■ **DIRECTIVE**
Search the records below for the word "from" and show every line where it occurs.

++++++++

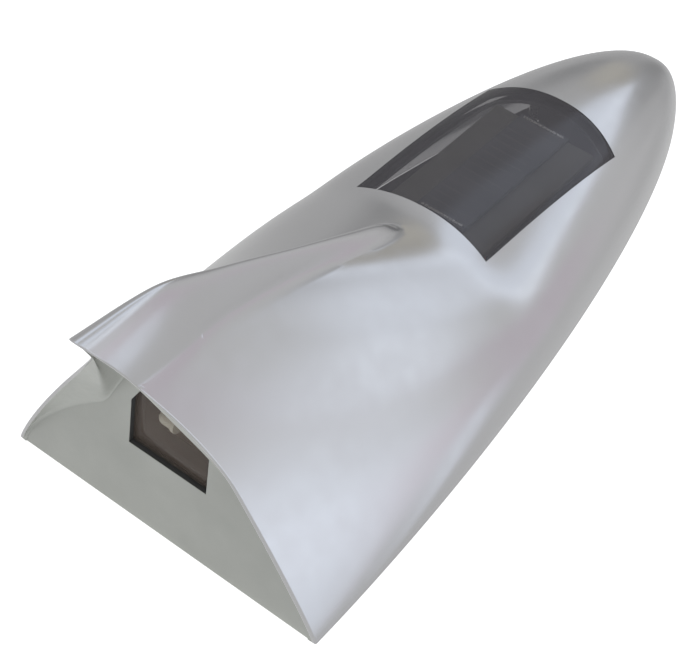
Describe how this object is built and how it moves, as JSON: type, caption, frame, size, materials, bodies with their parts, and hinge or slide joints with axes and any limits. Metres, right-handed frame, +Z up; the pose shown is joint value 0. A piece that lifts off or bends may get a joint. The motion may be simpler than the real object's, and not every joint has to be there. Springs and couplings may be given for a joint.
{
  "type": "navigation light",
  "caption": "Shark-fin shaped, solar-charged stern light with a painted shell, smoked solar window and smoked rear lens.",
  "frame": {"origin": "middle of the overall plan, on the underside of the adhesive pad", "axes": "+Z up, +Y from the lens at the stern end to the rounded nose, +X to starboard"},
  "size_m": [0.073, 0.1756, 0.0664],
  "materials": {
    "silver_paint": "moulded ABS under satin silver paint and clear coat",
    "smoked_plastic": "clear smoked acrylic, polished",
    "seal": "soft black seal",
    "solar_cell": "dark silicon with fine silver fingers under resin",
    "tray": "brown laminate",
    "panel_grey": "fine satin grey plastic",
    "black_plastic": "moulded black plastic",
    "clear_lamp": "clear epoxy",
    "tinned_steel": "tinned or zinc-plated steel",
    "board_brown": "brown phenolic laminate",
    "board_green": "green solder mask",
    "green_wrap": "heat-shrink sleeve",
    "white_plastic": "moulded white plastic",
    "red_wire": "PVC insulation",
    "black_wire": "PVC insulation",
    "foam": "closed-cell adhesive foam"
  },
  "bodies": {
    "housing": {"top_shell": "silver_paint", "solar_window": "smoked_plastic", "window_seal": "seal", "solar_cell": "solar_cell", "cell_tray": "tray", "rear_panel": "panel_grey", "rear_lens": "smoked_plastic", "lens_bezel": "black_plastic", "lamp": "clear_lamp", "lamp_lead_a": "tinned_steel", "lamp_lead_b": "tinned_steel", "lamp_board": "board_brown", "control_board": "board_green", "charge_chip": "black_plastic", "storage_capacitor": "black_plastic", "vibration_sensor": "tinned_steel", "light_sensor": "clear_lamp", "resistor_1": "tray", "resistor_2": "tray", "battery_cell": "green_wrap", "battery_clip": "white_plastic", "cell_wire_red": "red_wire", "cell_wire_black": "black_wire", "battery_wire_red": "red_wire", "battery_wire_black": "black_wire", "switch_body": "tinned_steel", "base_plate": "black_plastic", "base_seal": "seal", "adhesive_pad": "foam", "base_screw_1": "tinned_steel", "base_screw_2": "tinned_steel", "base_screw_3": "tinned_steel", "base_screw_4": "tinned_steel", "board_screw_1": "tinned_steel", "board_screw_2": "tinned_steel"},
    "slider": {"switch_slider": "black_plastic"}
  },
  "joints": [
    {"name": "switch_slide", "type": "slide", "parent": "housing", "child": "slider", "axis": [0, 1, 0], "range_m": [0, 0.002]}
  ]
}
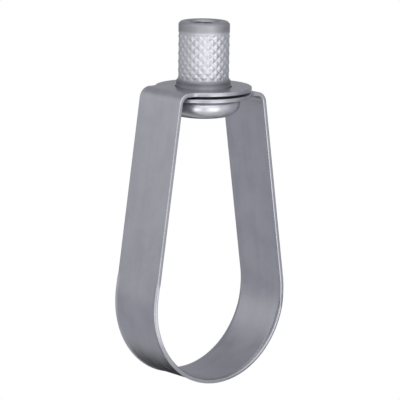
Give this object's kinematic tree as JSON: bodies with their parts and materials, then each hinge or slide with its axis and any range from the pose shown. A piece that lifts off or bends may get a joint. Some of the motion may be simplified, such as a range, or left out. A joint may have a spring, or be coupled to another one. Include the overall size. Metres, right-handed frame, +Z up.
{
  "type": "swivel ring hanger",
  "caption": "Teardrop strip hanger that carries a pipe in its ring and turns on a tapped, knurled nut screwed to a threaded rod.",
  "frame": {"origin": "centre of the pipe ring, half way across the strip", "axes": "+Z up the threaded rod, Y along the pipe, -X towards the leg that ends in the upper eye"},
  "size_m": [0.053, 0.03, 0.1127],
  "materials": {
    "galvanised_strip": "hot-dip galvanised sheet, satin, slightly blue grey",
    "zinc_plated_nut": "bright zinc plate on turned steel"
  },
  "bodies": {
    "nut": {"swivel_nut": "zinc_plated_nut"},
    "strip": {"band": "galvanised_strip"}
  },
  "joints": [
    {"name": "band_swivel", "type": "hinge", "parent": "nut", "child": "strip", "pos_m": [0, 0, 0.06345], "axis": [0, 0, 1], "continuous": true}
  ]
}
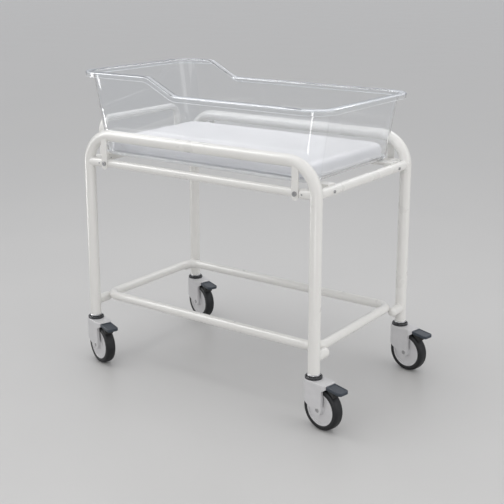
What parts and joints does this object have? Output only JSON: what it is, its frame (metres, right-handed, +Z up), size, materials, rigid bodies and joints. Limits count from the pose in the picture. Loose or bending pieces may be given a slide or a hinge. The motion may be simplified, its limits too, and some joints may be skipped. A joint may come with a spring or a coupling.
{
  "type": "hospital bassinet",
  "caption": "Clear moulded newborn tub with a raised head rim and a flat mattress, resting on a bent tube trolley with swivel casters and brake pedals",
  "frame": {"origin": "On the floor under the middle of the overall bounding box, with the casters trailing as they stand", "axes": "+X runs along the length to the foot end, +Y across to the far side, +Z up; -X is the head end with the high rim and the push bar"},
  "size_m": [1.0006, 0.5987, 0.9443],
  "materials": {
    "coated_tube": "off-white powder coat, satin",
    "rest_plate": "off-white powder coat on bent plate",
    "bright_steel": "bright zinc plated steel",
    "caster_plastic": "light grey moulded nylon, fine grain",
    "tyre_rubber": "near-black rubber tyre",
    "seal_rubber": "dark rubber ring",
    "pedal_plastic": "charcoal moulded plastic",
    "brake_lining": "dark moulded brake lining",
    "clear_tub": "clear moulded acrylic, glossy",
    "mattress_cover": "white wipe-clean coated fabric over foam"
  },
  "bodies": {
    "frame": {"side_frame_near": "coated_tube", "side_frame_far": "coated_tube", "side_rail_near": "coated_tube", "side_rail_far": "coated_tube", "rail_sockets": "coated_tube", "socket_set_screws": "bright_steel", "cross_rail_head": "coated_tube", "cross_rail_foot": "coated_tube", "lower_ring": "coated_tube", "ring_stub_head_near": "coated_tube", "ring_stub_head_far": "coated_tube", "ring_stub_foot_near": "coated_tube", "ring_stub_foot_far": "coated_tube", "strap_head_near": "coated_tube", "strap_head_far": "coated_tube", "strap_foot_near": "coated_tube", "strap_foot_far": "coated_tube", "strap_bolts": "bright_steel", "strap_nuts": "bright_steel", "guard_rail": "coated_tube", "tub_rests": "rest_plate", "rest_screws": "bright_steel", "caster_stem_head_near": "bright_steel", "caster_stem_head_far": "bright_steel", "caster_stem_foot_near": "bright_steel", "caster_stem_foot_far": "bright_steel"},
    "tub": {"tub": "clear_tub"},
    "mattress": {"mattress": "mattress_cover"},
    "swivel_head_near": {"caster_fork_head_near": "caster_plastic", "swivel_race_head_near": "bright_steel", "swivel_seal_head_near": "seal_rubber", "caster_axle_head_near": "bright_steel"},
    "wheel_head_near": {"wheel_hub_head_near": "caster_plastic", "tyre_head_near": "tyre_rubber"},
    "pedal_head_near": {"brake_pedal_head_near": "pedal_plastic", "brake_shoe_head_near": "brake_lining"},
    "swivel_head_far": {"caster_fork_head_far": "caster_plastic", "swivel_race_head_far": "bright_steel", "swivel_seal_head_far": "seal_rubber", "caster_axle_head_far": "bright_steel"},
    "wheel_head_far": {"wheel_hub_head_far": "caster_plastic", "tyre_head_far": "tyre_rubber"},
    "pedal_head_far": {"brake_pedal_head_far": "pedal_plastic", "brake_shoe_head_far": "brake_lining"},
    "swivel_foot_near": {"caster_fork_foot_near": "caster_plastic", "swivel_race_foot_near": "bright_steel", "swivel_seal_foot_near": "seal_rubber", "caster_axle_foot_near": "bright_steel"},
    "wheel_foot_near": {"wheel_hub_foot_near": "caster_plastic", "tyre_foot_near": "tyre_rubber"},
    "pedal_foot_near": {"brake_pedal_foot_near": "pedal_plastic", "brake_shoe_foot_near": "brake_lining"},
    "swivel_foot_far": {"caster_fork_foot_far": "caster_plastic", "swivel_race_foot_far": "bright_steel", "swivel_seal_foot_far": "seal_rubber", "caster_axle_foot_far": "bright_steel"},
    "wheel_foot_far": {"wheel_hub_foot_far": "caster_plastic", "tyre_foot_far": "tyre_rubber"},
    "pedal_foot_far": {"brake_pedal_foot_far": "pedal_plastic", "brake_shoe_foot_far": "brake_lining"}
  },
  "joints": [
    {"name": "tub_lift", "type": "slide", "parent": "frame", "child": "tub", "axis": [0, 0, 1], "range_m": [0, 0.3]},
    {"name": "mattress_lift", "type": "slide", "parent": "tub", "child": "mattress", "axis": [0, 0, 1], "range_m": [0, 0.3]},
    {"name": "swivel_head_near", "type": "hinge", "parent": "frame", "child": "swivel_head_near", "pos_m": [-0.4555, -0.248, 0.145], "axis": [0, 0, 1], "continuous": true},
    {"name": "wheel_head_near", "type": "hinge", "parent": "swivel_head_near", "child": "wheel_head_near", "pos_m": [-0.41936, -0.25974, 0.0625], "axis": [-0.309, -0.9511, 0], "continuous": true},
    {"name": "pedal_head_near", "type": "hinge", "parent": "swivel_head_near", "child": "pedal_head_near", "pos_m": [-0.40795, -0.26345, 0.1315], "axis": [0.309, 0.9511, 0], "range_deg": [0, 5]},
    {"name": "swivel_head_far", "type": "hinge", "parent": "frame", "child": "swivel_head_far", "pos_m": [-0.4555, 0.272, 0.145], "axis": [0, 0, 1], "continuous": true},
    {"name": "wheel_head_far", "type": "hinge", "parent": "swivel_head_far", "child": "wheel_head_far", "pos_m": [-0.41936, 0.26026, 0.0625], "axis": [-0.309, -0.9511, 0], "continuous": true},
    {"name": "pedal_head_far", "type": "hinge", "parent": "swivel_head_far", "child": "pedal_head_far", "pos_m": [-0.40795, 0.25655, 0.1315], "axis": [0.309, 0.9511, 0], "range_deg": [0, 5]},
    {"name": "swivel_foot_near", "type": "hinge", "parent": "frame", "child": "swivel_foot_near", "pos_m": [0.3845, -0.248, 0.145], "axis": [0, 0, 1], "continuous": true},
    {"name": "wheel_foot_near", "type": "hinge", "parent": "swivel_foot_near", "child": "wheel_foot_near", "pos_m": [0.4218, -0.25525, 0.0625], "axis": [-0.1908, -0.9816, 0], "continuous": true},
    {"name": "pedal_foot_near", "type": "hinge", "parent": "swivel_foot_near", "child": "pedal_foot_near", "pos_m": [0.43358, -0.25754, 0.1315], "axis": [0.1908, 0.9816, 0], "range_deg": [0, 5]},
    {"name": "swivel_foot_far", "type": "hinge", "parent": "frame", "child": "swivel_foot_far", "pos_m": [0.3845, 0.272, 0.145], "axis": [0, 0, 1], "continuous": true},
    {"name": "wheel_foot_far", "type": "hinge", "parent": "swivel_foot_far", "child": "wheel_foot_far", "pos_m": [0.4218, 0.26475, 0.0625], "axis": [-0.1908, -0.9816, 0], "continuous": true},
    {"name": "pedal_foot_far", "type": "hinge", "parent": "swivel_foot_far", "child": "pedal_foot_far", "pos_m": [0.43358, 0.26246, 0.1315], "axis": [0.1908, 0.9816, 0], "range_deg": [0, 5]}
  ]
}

++++++++

■ **COMPLETED TASK**
  "frame": {"origin": "middle of the overall plan, on the underside of the adhesive pad", "axes": "+Z up, +Y from the lens at the stern end to the rounded nose, +X to starboard"},
Give this object's kinematic tree as JSON: bodies with their parts and materials, then each hinge or slide with its axis and any range from the pose shown. A piece that lifts off or bends may get a joint. Some of the motion may be simplified, such as a range, or left out. A joint may have a spring, or be coupled to another one. Include the overall size. Metres, right-handed frame, +Z up.
What parts and joints does this object have? Output only JSON: what it is, its frame (metres, right-handed, +Z up), size, materials, rigid bodies and joints. Limits count from the pose in the picture. Loose or bending pieces may be given a slide or a hinge. The motion may be simplified, its limits too, and some joints may be skipped. A joint may come with a spring or a coupling.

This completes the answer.